Em certo sentido, tentar (e, quando falamos de Isto Não é ium Filme, este é o único verbo possível) analisar a obra evoca, na verdade, o livro de Georges Didi-Huberman, "Imagens Apesar de Tudo", destrinchando as quatro fotografias tiradas clandestinamente pelos Sonderkommando, grupos de judeus forçados a operar as máquinas de extermínio em Auschwitz, para revelar ao mundo ocidental o horror contido nas câmeras de concentração. Abolir com o inimaginável: nos forçar a imaginar, a descobrir quatro fragmentos do genocídio - nem mais nem menos do que isso. Evidentemente, não estou querendo traçar um paralelo de equivalência entre o que ocorreu nos campos nazistas com a situação política do Irã: são conjunturas, épocas e regimes com nuances bastante distintas. Todavia, há certas semelhanças entre os dois atos: uma necessidade de revelar ao mundo uma realidade constantemente silenciada, através da imagem (da fotografia e do cinema).

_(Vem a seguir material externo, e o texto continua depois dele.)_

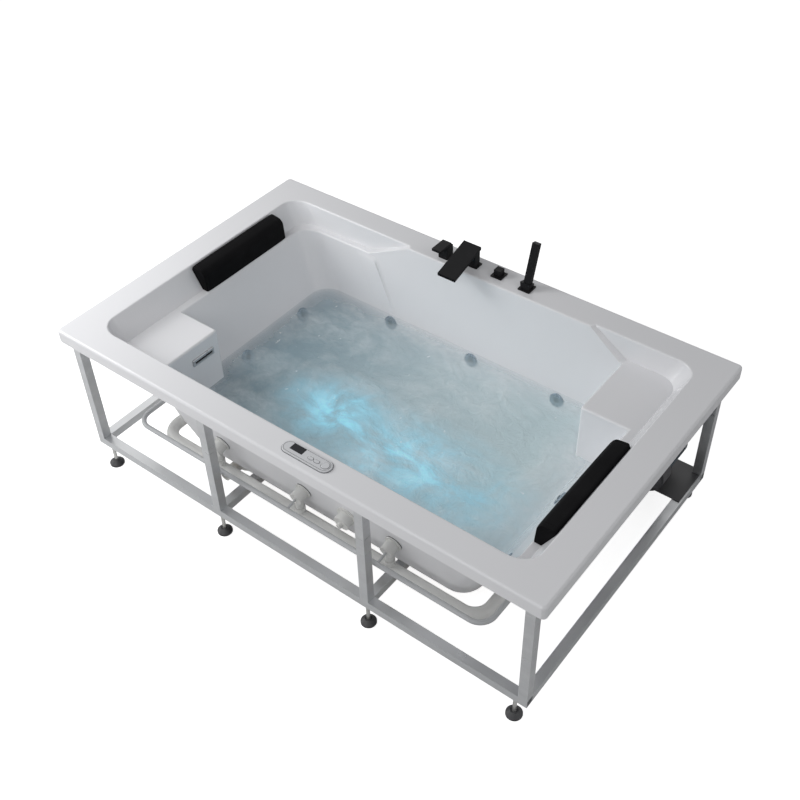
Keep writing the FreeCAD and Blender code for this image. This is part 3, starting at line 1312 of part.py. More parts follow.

Se, no caso dos SS, falamos de imagens, segundo Huberman, nas quais reside um espectro posterior no momento em que são tiradas (pois quem o fez sabe que irão, possivelmente, morrer, mas fotografam para preservar sua existência, registram o instante para alguém ver), em Panahi observamos também essa necessidade de retratar aquele real para quem está fora do Irã, mas com uma necessidade muito grande de retomar sua existência pela forma de expressão artística ao qual está familizarizado: o cinema.

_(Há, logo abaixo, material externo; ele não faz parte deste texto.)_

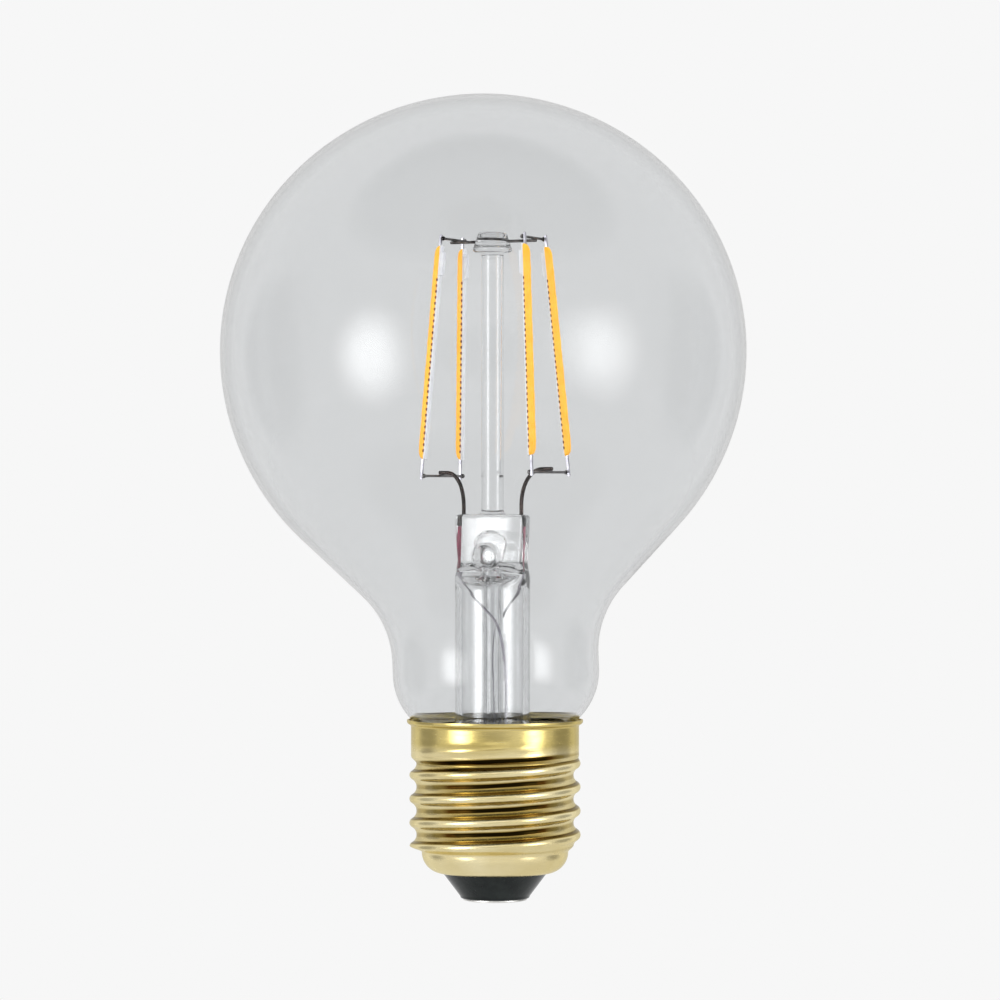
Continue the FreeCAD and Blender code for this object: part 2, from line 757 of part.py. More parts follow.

Cinema essencialmente como ferramenta de resistência política: não somente por, ao fazer um filme (e isto só pode ser um filme), Panahi estar violando uma lei arbitrária, mas, sobretudo, por encontrar em seu documentário uma forma de representar, através de seu microcosmo, todo um contexto sócio-político autoritário, sufocante, repressor dalguns direitos humanos básicos. Numa leitura equivocada, pode soar como uma egotrip, porém, ao se colocar tão fortemente em Isto Não é um Filme, o diretor traz a tona sua existência, de antemão lhe negada por um regime opressor, coloca sua imagem no mundo, num contato (ainda que não direto) com as pessoas - no caso, quem assiste ao seu trabalho -, já que essa possibilidade se restringe na prisão domiciliar. Levar ao mundo imagens dum Irã por quem sofre na pele a mão de ferro de Ahmadinejad, sem todas as relações de poder retidas nas representações midiáticas, se colocando como sujeito que enuncia um discurso.

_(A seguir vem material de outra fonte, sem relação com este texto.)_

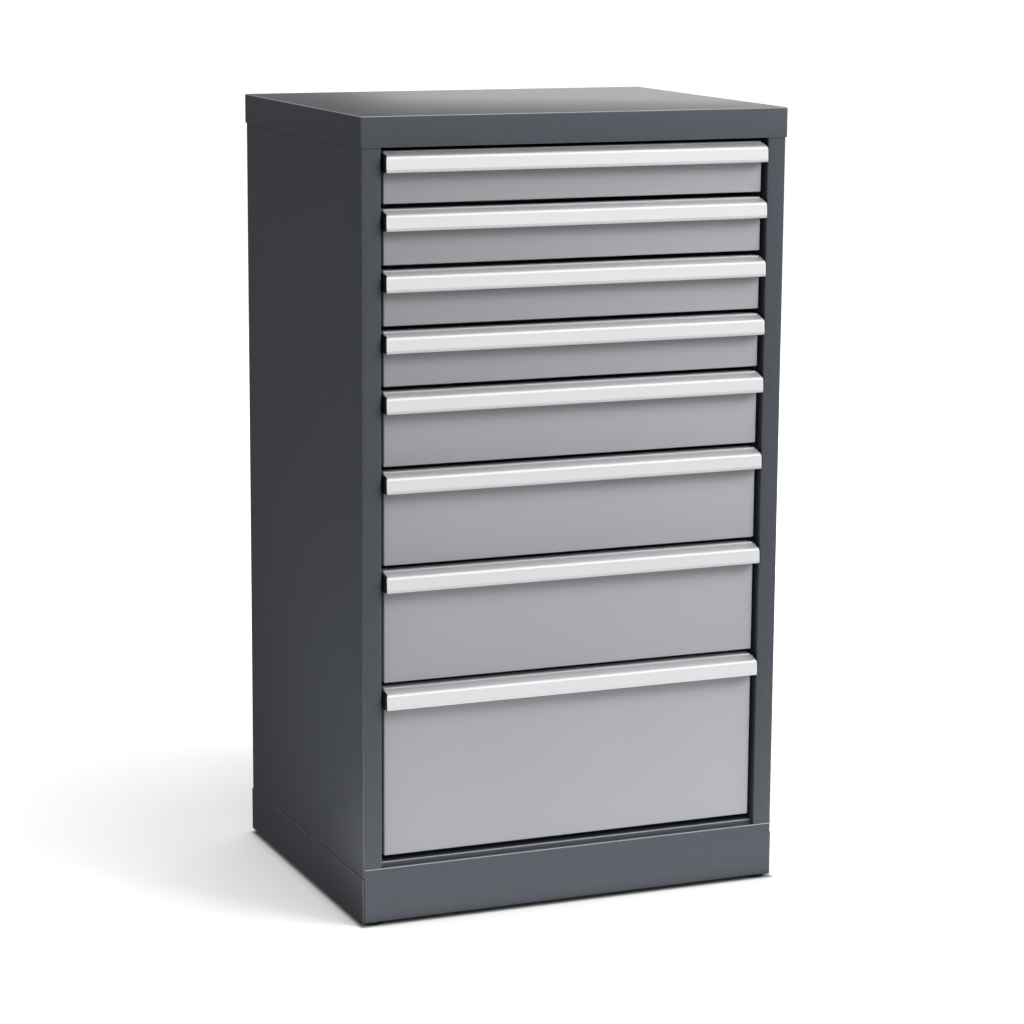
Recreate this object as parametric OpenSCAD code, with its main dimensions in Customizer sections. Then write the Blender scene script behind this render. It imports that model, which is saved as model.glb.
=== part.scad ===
// Industrial drawer cabinet: folded sheet body, eight telescopic drawers with full-width grip strips.
// Frame: origin on the floor under the middle of the overall box, +Z up, the drawers face -Y.

/* [Cabinet] */
// Width over the top cover
cabinet_w = 578; // [500:1:750]
// Depth from the grip strips' faces to the back of the top cover
cabinet_d = 461; // [450:1:700]
// Height of the top cover's skirt
cover_h = 38; // [30:1:60]
// Height of the plinth's front cover above the floor
plinth_h = 75; // [75:1:120]
// Gap between the floor and the plinth's side and back walls
floor_gap = 4; // [3:0.5:6]

/* [Drawers] */
// Grid height of each of the four shallow drawers
shallow_h = 75; // [75:25:125]
// Grid height of the fifth drawer
fifth_h = 100; // [75:25:200]
// Grid height of the sixth drawer
sixth_h = 125; // [75:25:200]
// Grid height of the seventh drawer
seventh_h = 150; // [75:25:250]
// Grid height of the bottom drawer
bottom_h = 225; // [75:25:300]
// Gap between neighbouring fronts
front_gap = 6.5; // [4:0.5:7]
// How far the fronts sit behind the posts
front_recess = 7; // [5:0.5:10]

/* [Grip strips] */
// How far a grip strip stands out from its drawer front
grip_out = 16; // [14:0.5:18]
// Height of a grip strip, from its top to its lower edge
grip_h = 24; // [22:0.5:26]
// Thickness of each black end cap
cap_t = 1.5; // [0.8:0.1:2]

/* [Slides] */
// Length of every slide member
rail_l = 400; // [350:10:400]
// Height of the fixed slide member
rail_h = 35; // [35:1:40]
// Room for one slide between an upright and a drawer tray
rail_w = 13; // [12.7:0.1:14]

/* [Levelling feet] */
// Diameter of a foot's pad
pad_d = 30; // [24:1:30]
// Diameter of a foot's stud
stud_d = 10; // [8:1:12]
// How far a foot can be screwed out
foot_travel = 12; // [8:1:15]

/* [Hidden] */
$fn = 48;
eps = 0.01;

// Sheet thicknesses
sheet = 1.5;
thin_sheet = 1;

// Plan of the body
cover_proud = 1.5;
plinth_proud = 1;
fit_gap = 0.5;
grip_ahead = grip_out - front_recess - cover_proud;
body_x = cabinet_w / 2 - cover_proud;
cover_front_y = -cabinet_d / 2 + grip_ahead;
post_y = cover_front_y + cover_proud;
body_back_y = cabinet_d / 2 - cover_proud;
post_w = 25;
post_return = 22;
opening_x = body_x - post_w;
panel_flange = 20;

// Plinth
plinth_x = body_x + plinth_proud;
plinth_back_y = body_back_y + plinth_proud;
plinth_flange = 18;
plinth_front_in = 2.5;
plinth_front_rise = 1.5;
plinth_front_x = plinth_x - plinth_front_in;
plinth_front_z0 = floor_gap + plinth_front_rise;
side_drop = 13;
side_plinth_h = plinth_h - side_drop;
seam = 1;
panel_z = side_plinth_h + seam;
plate_z = 30;
plate_t = 5;
plate_l = 37;

// Heights of the drawer grid, from its base up
sill_rise = 5.5;
grid_rise = 2.5;
sill_z = plinth_h + sill_rise;
grid_z = sill_z + grid_rise;
heights = [shallow_h, shallow_h, shallow_h, shallow_h, fifth_h, sixth_h, seventh_h, bottom_h];
drawers = len(heights);
function stack(n) = n > drawers ? 0 : heights[n - 1] + stack(n + 1);
grid_top_z = grid_z + stack(1);
cabinet_h = grid_top_z + cover_h;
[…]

Curiosamente, há toda uma trama elaborada para tirar Isto Não é um Filme do país: colocaram uma cópia dentro dum bolo e enviaram à Cannes. Há, nesse sentido, relações de poder patentes na legitimação do filme: tal realidade só existe - e deve ser vista - se gabaritada por Cannes e outros festivais. Além disso, Panahi se vale, claro, da sua posição enquanto cineasta premiado, de classe média, para ser porta-voz de sua realidade. Não que todos esses discursos e engrenagens legitimadoras desclassifiquem a força da obra (embora sejam sintomáticos), mas deslocam, talvez, o olhar sobre o filme, retomando também uma ideia de Huberman: não podemos esprerar nem muito nem muito pouco da imagem. Isto Não é um Filme não é capaz de dar conta do horror no Irã, sobretudo por ser fruto dum discurso de certo sujeito de certa classe econômica, mas pode ser um fragmento disso. Cinema, afinal, apesar de tudo.

Comentários (2)

Declieux Crispim | quarta-feira, 25 de Fevereiro de 2015 - 10:41

Muito boa crítica de um filme extremamente relevante.

Eliezer Lugarini | quarta-feira, 25 de Fevereiro de 2015 - 12:42

não vi este filme ainda, mas nesta semana por acaso, vi na programação do max o Cortinas Fechadas e fiquei muito sensibilizando tanto pela condição quanto pelo cinema do Panahi. Vou conferir este em breve, espero.